▶ Information shown:
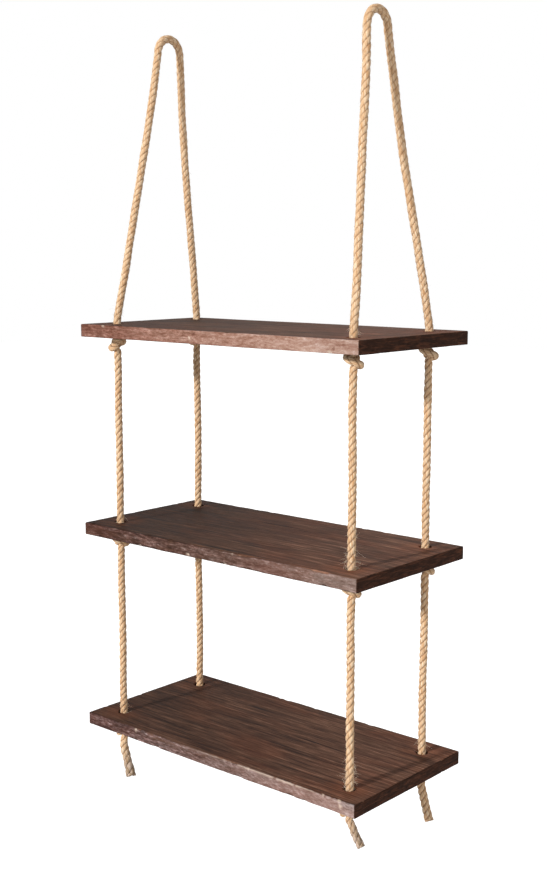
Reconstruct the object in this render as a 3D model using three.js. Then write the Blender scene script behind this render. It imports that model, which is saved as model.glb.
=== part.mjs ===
// A three-tier rope shelf that hangs from two hooks.
//
// Two lengths of laid jute rope each make one side. Each rope goes up from a rear corner, over a
// hook, and down to the front corner. Below the top board both halves run straight down, through a
// hole in every board, and a knot tied under each board carries it.
//
// Millimetres. The origin lies midway between the two places where the loops bear on their hooks.
// X runs along the boards, Y to the rear and Z up.

import * as THREE from "three";

// Driving dimensions

const INCH = 25.4;

const overallHeight = 34 * INCH; // top of the loops to the underside of the bottom board
const boardLength = 17 * INCH;
const boardDepth = 8 * INCH;
const boardThickness = 0.625 * INCH;
const clearHeight = 8.5 * INCH; // free height between a board and the knots above it
const boardEase = 0.8; // worn edge of a board and of its holes

const holeDiameter = 15;
const holeInset = 32; // hole centre from the end and from the long edge

const ropeDiameter = 9.5;
const hookSpacing = 12.5 * INCH;
const crownRadius = 18.5; // centre line of the rope over the hook
const crownHalfAngle = 84 * THREE.MathUtils.DEG2RAD;

const knotRopeDiameter = 5.6; // the rope as the knot squeezes it
const knotRopeGap = 0.8; // room for neighbouring turns of the knot

const meetGap = 0.3; // where two rope pieces or a knot and a board meet
const pivotGap = 0.8; // where a rope bends when the shelf sways
const straightRun = 3; // rope that stays in line with what it meets before it bends

// How fine the round shapes are

const ropeSides = 10;
const knotSides = 8;
const knotSteps = 38;
const holeSides = 16;
const crownSteps = 14;
const legSteps = 16;
const tailSteps = 6;

// Colours

const woodLook = { color: 0x4a3129, roughness: 0.7, metalness: 0 };
const ropeLook = { color: 0xc49a63, roughness: 0.95, metalness: 0 };

// A knot's centre line, from its middle to where the rope leaves it at the bottom. Each point is
// sideways, down and forward, as shares of the spacing of two touching turns. The upper half is
// the same route turned half a turn about the sideways axis.

const knotRouteShares = [
  [0.75, 0, 0],
  [0.7, -0.2, -0.65],
  [0.35, -0.5, -1.2],
  [-0.2, -0.75, -1.35],
  [-0.75, -0.9, -1.15],
  [-1.1, -0.9, -0.65],
  [-1.2, -0.7, -0.1],
  [-0.9, -0.35, 0.35],
  [-0.45, 0.1, 0.5],
  [-0.15, 0.55, 0.35],
  [-0.05, 1, 0.25],
  [0, 1.35, 0.1],
  [0, 1.6, 0],
];
const knotReachShare = 0.9; // furthest the turns go up or down from the middle
const squeezeStartShare = 1; // below this the rope has its knotted thickness
const squeezeEndShare = 1.5; // beyond this it has its full thickness
const sameBendShare = 1.6; // rope this close along its length is in one bend

// A leg of a loop as shares of its sideways spread and of its drop, bowed in near the hook

const legShares = [
  [0.155, 0.2],
  [0.35, 0.4],
  [0.56, 0.6],
  [0.78, 0.8],
];

// Each corner: its side, its row, the turn of its three knots from the top down, and its tail. A
// tail has its length below the knot and how far its end leans along X and Y.

const corners = [
  { name: "left_front", x: -1, y: -1, turns: [110, 345, 40], tail: { length: 50, lean: [6, 5] } },
  { name: "left_rear", x: -1, y: 1, turns: [130, 200, 310], tail: { length: 34, lean: [-3, 4] } },
  { name: "right_front", x: 1, y: -1, turns: [290, 315, 50], tail: { length: 31, lean: [11, 9] } },
  { name: "right_rear", x: 1, y: 1, turns: [315, 285, 120], tail: { length: 48, lean: [8, 6] } },
];

// A loose end as shares of its lean and of its drop below its first straight run

const tailShares = [
  [0, 0],
  [0.45, 0.5],
  [1, 1],
];

// Worked-out sizes and places

const ropeRadius = ropeDiameter / 2;
const knotRopeRadius = knotRopeDiameter / 2;
const turnSpacing = knotRopeDiameter + knotRopeGap;
const knotHeight = 2 * knotReachShare * turnSpacing + knotRopeDiameter;
const boardGap = clearHeight + meetGap + knotHeight;
const boardPitch = boardGap + boardThickness;

const loopTopZ = ropeDiameter;
const bottomFaceZ = loopTopZ - overallHeight + boardThickness;
const tiers = [
  { name: "top", faceZ: bottomFaceZ + 2 * boardPitch },
  { name: "middle", faceZ: bottomFaceZ + boardPitch },
  { name: "bottom", faceZ: bottomFaceZ },
];

const holeX = boardLength / 2 - holeInset;
const holeY = boardDepth / 2 - holeInset;
const crownX = hookSpacing / 2;
const crownCentreZ = ropeRadius - crownRadius;

const knotCentreDrop = meetGap + knotHeight / 2; // from a board's underside
const knotEndShare = knotRouteShares.at(-1)[1];
const knotEndDrop = knotCentreDrop + knotEndShare * turnSpacing + straightRun;

const wood = new THREE.MeshStandardMaterial(woodLook);
const rope = new THREE.MeshStandardMaterial(ropeLook);

// Names a mesh and gives it its geometry and material

function makePiece(name, geometry, material) {
  const mesh = new THREE.Mesh(geometry, material);
  mesh.name = name;
  return mesh;
}

// A regular outline of the rope's section

function ropeSection() {
  const outline = [];
  for (let side = 0; side < ropeSides; side += 1) {
    const angle = (2 * Math.PI * side) / ropeSides;
    outline.push(new THREE.Vector2(ropeRadius * Math.cos(angle), ropeRadius * Math.sin(angle)));
  }
  return new THREE.Shape(outline);
}

// Rope of full thickness along a curve

function ropeAlong(curve, steps) {
  return new THREE.ExtrudeGeometry(ropeSection(), { steps, extrudePath: curve, bevelEnabled: false });
}

// Straight upright rope from its own origin down

function uprightRope(length) {
  const geometry = new THREE.ExtrudeGeometry(ropeSection(), { depth: length, bevelEnabled: false });
  return geometry.translate(0, 0, -length);
}

// A closed tube through a curve whose radius changes from ring to ring

function taperedTube(curve, steps, sides, radiusAt) {
  const positions = [];
  const indices = [];
  const normal = new THREE.Vector3(1, 0, 0);
  for (let step = 0; step <= steps; step += 1) {
    const centre = curve.getPointAt(step / steps);
    const tangent = curve.getTangentAt(step / steps);
    normal.addScaledVector(tangent, -normal.dot(tangent)).normalize();
    const binormal = new THREE.Vector3().crossVectors(tangent, normal);
    const radius = radiusAt(centre);
    for (let side = 0; side < sides; side += 1) {
      const angle = (2 * Math.PI * side) / sides;
      const point = centre.clone();
      point.addScaledVector(normal, radius * Math.cos(angle));
      point.addScaledVector(binormal, radius * Math.sin(angle));
      positions.push(...point.toArray());
    }
  }
  for (let step = 0; step < steps; step += 1) {
    for (let side = 0; side < sides; side += 1) {
      const next = (side + 1) % sides;
      const low = step * sides;
      const high = low + sides;
      indices.push(low + side, low + next, high + next);
      indices.push(low + side, high + next, high + side);
    }
  }
  const lastRing = steps * sides;
  for (let side = 1; side < sides - 1; side += 1) {
    indices.push(0, side + 1, side);
    indices.push(lastRing, lastRing + side, lastRing + side + 1);
  }
  const geometry = new THREE.BufferGeometry();
  geometry.setAttribute("position", new THREE.Float32BufferAttribute(positions, 3));
  geometry.setIndex(indices);
  geometry.computeVertexNormals();
  return geometry;
}

// The knot's centre line from the top face of its board down, about the middle of the knot

function knotCurve() {
  const toPoint = ([aside, down, forward]) =>
    new THREE.Vector3(aside, forward, -down).multiplyScalar(turnSpacing);
  const lower = knotRouteShares.map(toPoint);
  const upper = lower.slice(1).map((point) => new THREE.Vector3(point.x, -point.y, -point.z));
  const neckTop = new THREE.Vector3(0, 0, boardThickness + knotCentreDrop);
  const neckFoot = new THREE.Vector3(0, 0, neckTop.z - straightRun);
  const end = new THREE.Vector3(0, 0, knotCentreDrop - knotEndDrop);
  return new THREE.CatmullRomCurve3([neckTop, neckFoot, ...upper.reverse(), ...lower, end]);
}

// The rope is squeezed inside the knot and swells to its full thickness above and below it

function knotRadiusAt(point) {
  const start = squeezeStartShare * turnSpacing;
  const end = squeezeEndShare * turnSpacing;
  const swell = THREE.MathUtils.smoothstep(Math.abs(point.z), start, end);
  return THREE.MathUtils.lerp(knotRopeRadius, ropeRadius, swell);
}

// Least gap between turns of the knot that are more than a bend apart along the rope

function knotSelfGap(curve) {
  const samples = 400;
  const points = curve.getSpacedPoints(samples);
  const apart = Math.ceil((samples * sameBendShare * turnSpacing) / curve.getLength());
  let least = Infinity;
  for (let first = 0; first <= samples; first += 1) {
    for (let second = first + apart; second <= samples; second += 1) {
      const reach = knotRadiusAt(points[first]) + knotRadiusAt(points[second]);
      least = Math.min(least, points[first].distanceTo(points[second]) - reach);
    }
  }
  return least;
}

// A board with its four rope holes, its underside at its own origin

function boardGeometry() {
  const halfLength = boardLength / 2;
  const halfDepth = boardDepth / 2;
  const outline = new THREE.Shape([
    new THREE.Vector2(-halfLength, -halfDepth),
    new THREE.Vector2(halfLength, -halfDepth),
    new THREE.Vector2(halfLength, halfDepth),
    new THREE.Vector2(-halfLength, halfDepth),
  ]);
  for (const corner of corners) {
    const hole = [];
    for (let side = 0; side < holeSides; side += 1) {
      const angle = (-2 * Math.PI * side) / holeSides;
      hole.push(new THREE.Vector2(
        corner.x * holeX + (holeDiameter / 2) * Math.cos(angle),
        corner.y * holeY + (holeDiameter / 2) * Math.sin(angle),
      ));
    }
    outline.holes.push(new THREE.Path(hole));
  }
  const geometry = new THREE.ExtrudeGeometry(outline, {
    depth: boardThickness - 2 * boardEase,
    bevelThickness: boardEase,
    bevelSize: boardEase,
    bevelOffset: -boardEase,
    bevelSegments: 1,
  });
  return geometry.translate(0, 0, boardEase);
}

// The rope's centre line over one hook, front to rear

function crownCurve() {
  const points = [];
  for (let step = 0; step <= crownSteps; step += 1) {
    const angle = crownHalfAngle * ((2 * step) / crownSteps - 1);
    points.push(new THREE.Vector3(0, crownRadius * Math.sin(angle), crownRadius * Math.cos(angle)));
  }
  return new THREE.CatmullRomCurve3(points);
}

// The centre line of one leg, from the end of the crown down to the top board's hole

function legCurve(corner) {
  const along = new THREE.Vector3(
    0,
    corner.y * Math.cos(crownHalfAngle),
    -Math.sin(crownHalfAngle),
  );
  const crownEnd = new THREE.Vector3(
    corner.x * crownX,
    corner.y * crownRadius * Math.sin(crownHalfAngle),
    crownCentreZ + crownRadius * Math.cos(crownHalfAngle),
  );
  const start = crownEnd.clone().addScaledVector(along, pivotGap);
  const bendIn = start.clone().addScaledVector(along, straightRun);
  const end = new THREE.Vector3(corner.x * holeX, corner.y * holeY, tiers[0].faceZ + pivotGap);
  const bendOut = end.clone().setZ(end.z + straightRun);
  const middle = legShares.map(([spread, drop]) => new THREE.Vector3(
    THREE.MathUtils.lerp(bendIn.x, bendOut.x, drop),
    THREE.MathUtils.lerp(bendIn.y, bendOut.y, spread),
    THREE.MathUtils.lerp(bendIn.z, bendOut.z, drop),
  ));
  return new THREE.CatmullRomCurve3([start, bendIn, ...middle, bendOut, end]);
}

// The centre line of a loose end below a bottom knot, about the place where it leaves the knot

function tailCurve({ length, lean }) {
  const [leanX, leanY] = lean;
  const points = tailShares.map(([side, drop]) => new THREE.Vector3(
    leanX * side,
    leanY * side,
    THREE.MathUtils.lerp(-straightRun, -length, drop),
  ));
  return new THREE.CatmullRomCurve3([new THREE.Vector3(0, 0, 0), ...points]);
}

// The assembly

const shelf = new THREE.Group();

for (const tier of tiers) {
  const board = makePiece(`${tier.name}_board`, boardGeometry(), wood);
  board.position.z = tier.faceZ - boardThickness;
  shelf.add(board);
}

for (const side of [{ name: "left", x: -1 }, { name: "right", x: 1 }]) {
  const crown = makePiece(`${side.name}_loop_crown`, ropeAlong(crownCurve(), crownSteps), rope);
  crown.position.set(side.x * crownX, 0, crownCentreZ);
  shelf.add(crown);
}

const knotLine = knotCurve();
console.log(`least gap between the turns of a knot: ${knotSelfGap(knotLine).toFixed(2)} mm`);

for (const corner of corners) {
  const leg = makePiece(`${corner.name}_loop_leg`, ropeAlong(legCurve(corner), legSteps), rope);
  shelf.add(leg);

  const column = new THREE.Group();
  column.position.set(corner.x * holeX, corner.y * holeY, 0);
  shelf.add(column);

  tiers.forEach((tier, index) => {
    const undersideZ = tier.faceZ - boardThickness;
    const knotTube = taperedTube(knotLine, knotSteps, knotSides, knotRadiusAt);
    const knot = makePiece(`${tier.name}_${corner.name}_knot`, knotTube, rope);
    knot.position.z = undersideZ - knotCentreDrop;
    knot.rotation.z = corner.turns[index] * THREE.MathUtils.DEG2RAD;
    column.add(knot);

    const ropeTopZ = undersideZ - knotEndDrop - meetGap;
    if (index < tiers.length - 1) {
      const length = ropeTopZ - tiers[index + 1].faceZ - meetGap;
      const stretchName = `${index === 0 ? "upper" : "lower"}_${corner.name}_rope`;
      const stretch = makePiece(stretchName, uprightRope(length), rope);
      stretch.position.z = ropeTopZ;
      column.add(stretch);
    } else {
      const tail = makePiece(`${corner.name}_tail`, ropeAlong(tailCurve(corner.tail), tailSteps), rope);
      tail.position.z = ropeTopZ;
      column.add(tail);
    }
  });
}

export default shelf;
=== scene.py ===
import random
from collections import namedtuple
from math import cos, dist, hypot, pi, radians, sin, sqrt
from types import SimpleNamespace

import bpy
import numpy as np
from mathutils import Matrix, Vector, geometry, noise


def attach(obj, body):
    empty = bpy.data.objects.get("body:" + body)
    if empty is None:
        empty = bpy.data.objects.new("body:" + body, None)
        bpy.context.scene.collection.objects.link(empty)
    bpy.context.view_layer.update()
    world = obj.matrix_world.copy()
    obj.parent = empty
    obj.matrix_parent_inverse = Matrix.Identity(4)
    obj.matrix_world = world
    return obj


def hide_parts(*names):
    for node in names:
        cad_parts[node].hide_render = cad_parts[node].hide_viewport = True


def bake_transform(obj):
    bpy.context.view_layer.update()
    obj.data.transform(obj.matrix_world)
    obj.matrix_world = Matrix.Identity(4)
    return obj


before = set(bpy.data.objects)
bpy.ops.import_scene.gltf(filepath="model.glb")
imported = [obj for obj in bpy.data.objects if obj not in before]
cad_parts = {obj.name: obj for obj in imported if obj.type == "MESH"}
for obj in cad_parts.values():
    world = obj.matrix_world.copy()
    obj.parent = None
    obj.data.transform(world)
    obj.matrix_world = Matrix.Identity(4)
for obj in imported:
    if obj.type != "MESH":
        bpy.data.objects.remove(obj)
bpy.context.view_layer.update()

MM = 0.001
INCH = 25.4

# Sizes and places that the CAD source has, in millimetres in the shared frame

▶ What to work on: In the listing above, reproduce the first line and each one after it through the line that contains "const INCH = 25.4;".

▶ Answer to the exercise:
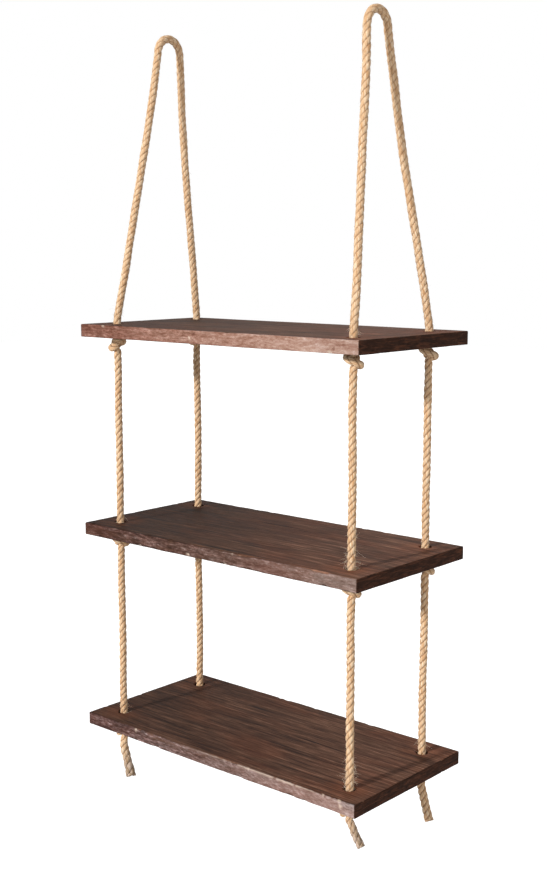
Reconstruct the object in this render as a 3D model using three.js. Then write the Blender scene script behind this render. It imports that model, which is saved as model.glb.
=== part.mjs ===
// A three-tier rope shelf that hangs from two hooks.
//
// Two lengths of laid jute rope each make one side. Each rope goes up from a rear corner, over a
// hook, and down to the front corner. Below the top board both halves run straight down, through a
// hole in every board, and a knot tied under each board carries it.
//
// Millimetres. The origin lies midway between the two places where the loops bear on their hooks.
// X runs along the boards, Y to the rear and Z up.

import * as THREE from "three";

// Driving dimensions

const INCH = 25.4;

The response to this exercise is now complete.